Une discussion a lieu sur la question de l’espace privé et l’espace public. La protection de l’espace privé n’entre t-elle pas en contradiction avec la protection de l’enfance ? Mais le regard sur cette question par la protection de l’enfance n’est-il pas biaisé ?
 Celle du droit des enfants et dans ce contexte, du caractère démocratique ou pas de la famille. Sur ce sujet, il y a débat puisque théoriquement, l’avis des enfants doit être pris en compte sur toute décision qui les concerne en fonction de leur degré de discernement mais on ne peut pas pour autant considérer que les individus, au sein de la famille sont égaux : ce sont les parents qui sont responsables, ce sont eux et les institutions si nécessaire qui prennent les décisions.

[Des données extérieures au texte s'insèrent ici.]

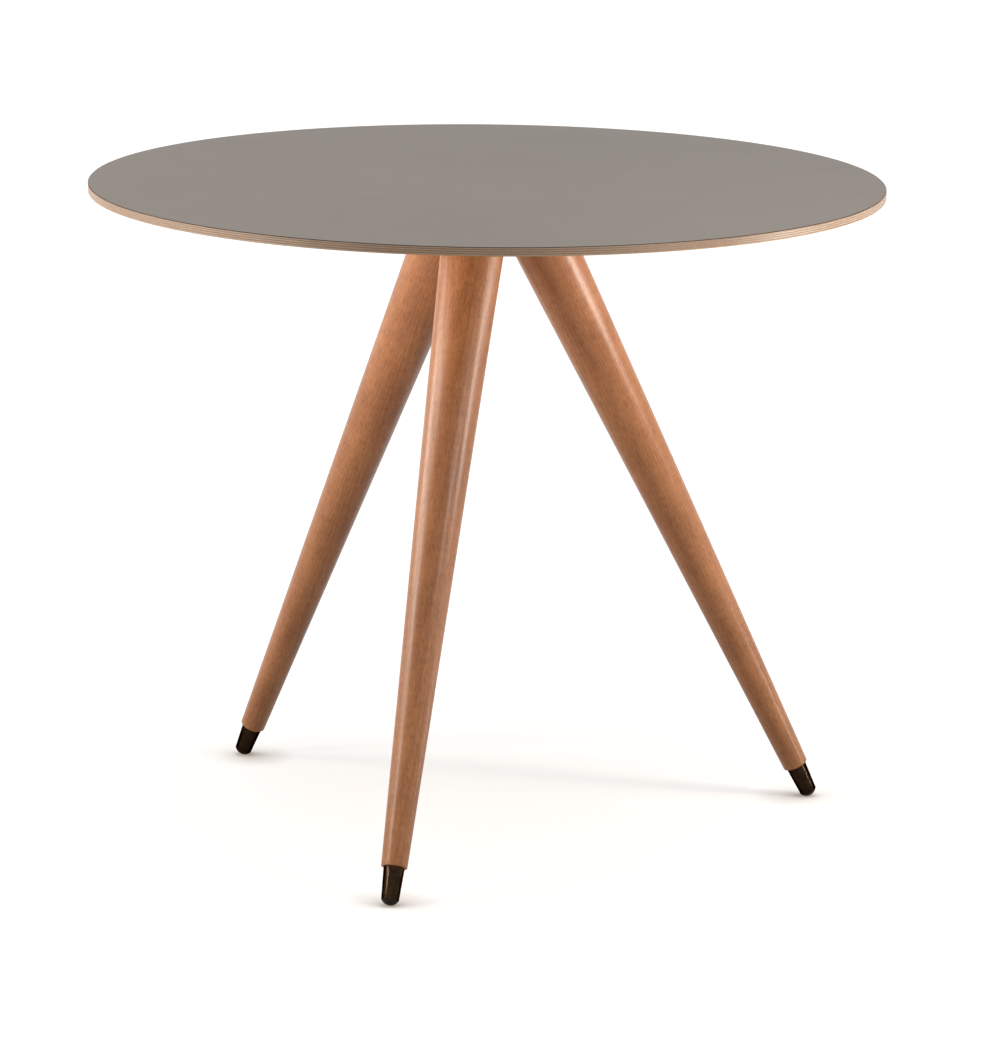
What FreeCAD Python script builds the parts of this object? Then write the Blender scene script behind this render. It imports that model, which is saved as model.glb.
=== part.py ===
import FreeCAD, Part
import math
import os

# Round tea table on three splayed, turned legs.
#
# The top is a thin plywood panel: a grey laminate sheet with a dark core, seven beech plies and a
# backing veneer. A plywood hub disc is screwed under its middle. The heads of the three tapered
# legs are cut level and meet the hub close together. Each is held by two dowels and by one bolt
# that runs down the leg's own axis into a threaded sleeve. Each foot is a spigot that carries a
# bronzed brass ferrule, and a nylon glide with a nail closes the ferrule's end.
#
# Units are millimetres. The origin is on the floor, below the middle of the top, and +Z is up.
# One leg points to the front, along -Y.

# Whole table
TABLE_HEIGHT = 740.0
TOP_DIAMETER = 900.0
LEG_PLACES = ("front", "right", "left")
FRONT_AZIMUTH = -90.0  # degrees from +X

# Top panel, from the upper face down
LAMINATE_THICKNESS = 0.9
PLY_COUNT = 7
PLY_THICKNESS = 1.18
BACKING_THICKNESS = 0.84
TOP_EDGE_BEVEL = 0.6
UNDER_EDGE_BEVEL = 0.5

# Hub disc under the panel: a thick level seat for the legs, a slope and a thin screwed rim
HUB_THICKNESS = 30.0
HUB_SEAT_MARGIN = 12.0
HUB_SLOPE_WIDTH = 36.0
HUB_RIM_WIDTH = 40.0
HUB_RIM_THICKNESS = 12.0
HUB_EDGE_BEVEL = 1.5

# Countersunk wood screws through the hub's rim into the panel
HUB_SCREW_COUNT = 9
HUB_SCREW_DIAMETER = 4.5
HUB_SCREW_HEAD_DIAMETER = 9.0
HUB_SCREW_HEAD_HEIGHT = 2.7
HUB_SCREW_BITE = 6.0
HUB_SCREW_TIP_LENGTH = 3.0
HUB_SCREW_SINK = 0.4
HUB_SCREW_RECESS_WIDTH = 3.6
HUB_SCREW_RECESS_SLOT = 1.1
HUB_SCREW_RECESS_DEPTH = 1.8
HUB_SCREW_TURN_SHARE = 0.5  # of the way from one screw to the next, past the front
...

 Celle de la pertinence du concept de famille étudiée sous l’angle du droit :les sujets de droits sont les parents et les enfants (grands parents et petits-enfants, cf. « obligation alimentaire ») mais pas la famille.
« Dans les années 70 remarque Dominique Labous, on ne parlait plus de la famille, la famille c’était fini ».
En réaction à cette remarque, on conclut qu’il s’agit bien de repenser cette question de la famille et de sa criminalisation, en lien avec la question de l’émancipation.
En conclusion, il est décidé de prendre des contacts avec les Fédérations de parents d’élèves et les organisations féministes et d’organiser des débats.